Michael Sullivan: Okay. And then just pivoting to Iowa. I think there’s been some talks out there of potentially the Duane Arnold Nuclear Plant coming back. Would you all have any involvement with that, if that were to happen?
David Hutchens: On the nuclear side, no. And Linda, I don’t — I’m not sure if that would have any impact on the LRTP, like maybe in 2.2 phase because that obviously would be putting a big additional generator back online, which might have to go back into the calculus of what’s needed from a transmission perspective. But Linda, have you guys thought about if that’s got any impact on you all?

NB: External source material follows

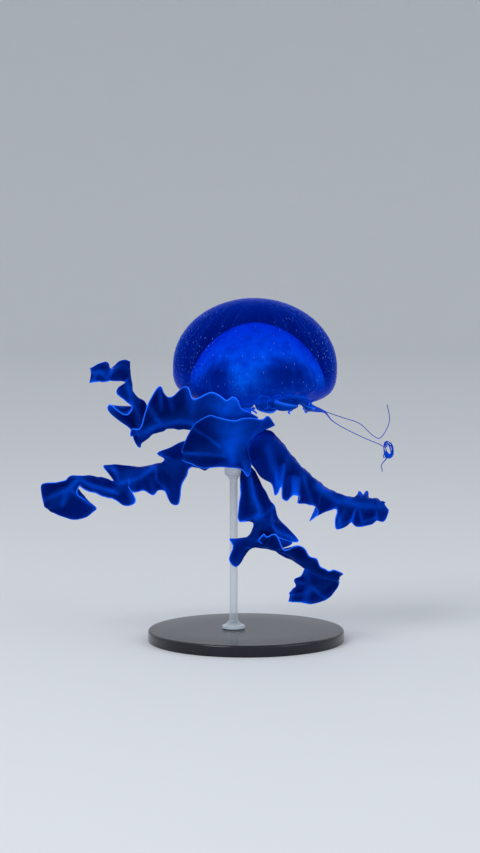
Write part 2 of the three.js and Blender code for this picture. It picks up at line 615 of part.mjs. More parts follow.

Linda Blair: Yes. I mean, obviously, we’re tracking and monitoring some of the conversation. Remember, the existing — there’s existing transmission infrastructure that is still there and in place that was there to serve the Duane Arnold facility when it was in operation. But as Dave mentioned, certainly on a going-forward basis, as we continue to invest and build out the regional transmission infrastructure, certainly bringing new generation back online certainly has an impact on system dynamics. And so it’s certainly something that we would have to study to determine what impact, if any, it has on the power flows, obviously, delivering load. And so I would say it’s TBD, but I would say there is some pretty robust transmission infrastructure that currently serves that location.
Michael Sullivan: Okay. And just to be clear, that’s your transmission infrastructure or someone else’s?
Benjamin Pham: That is ours, ITC.
Operator: As there are no further questions, I would like to turn the call back over to Ms. Amaimo.
Stephanie Amaimo: Thank you, Joelle. We have nothing further at this time. Thank you for participating in our third quarter 2024 results conference call. Thank you for your time, and have a great day.
Operator: Thank you for participating. This concludes today’s conference call. You may now disconnect.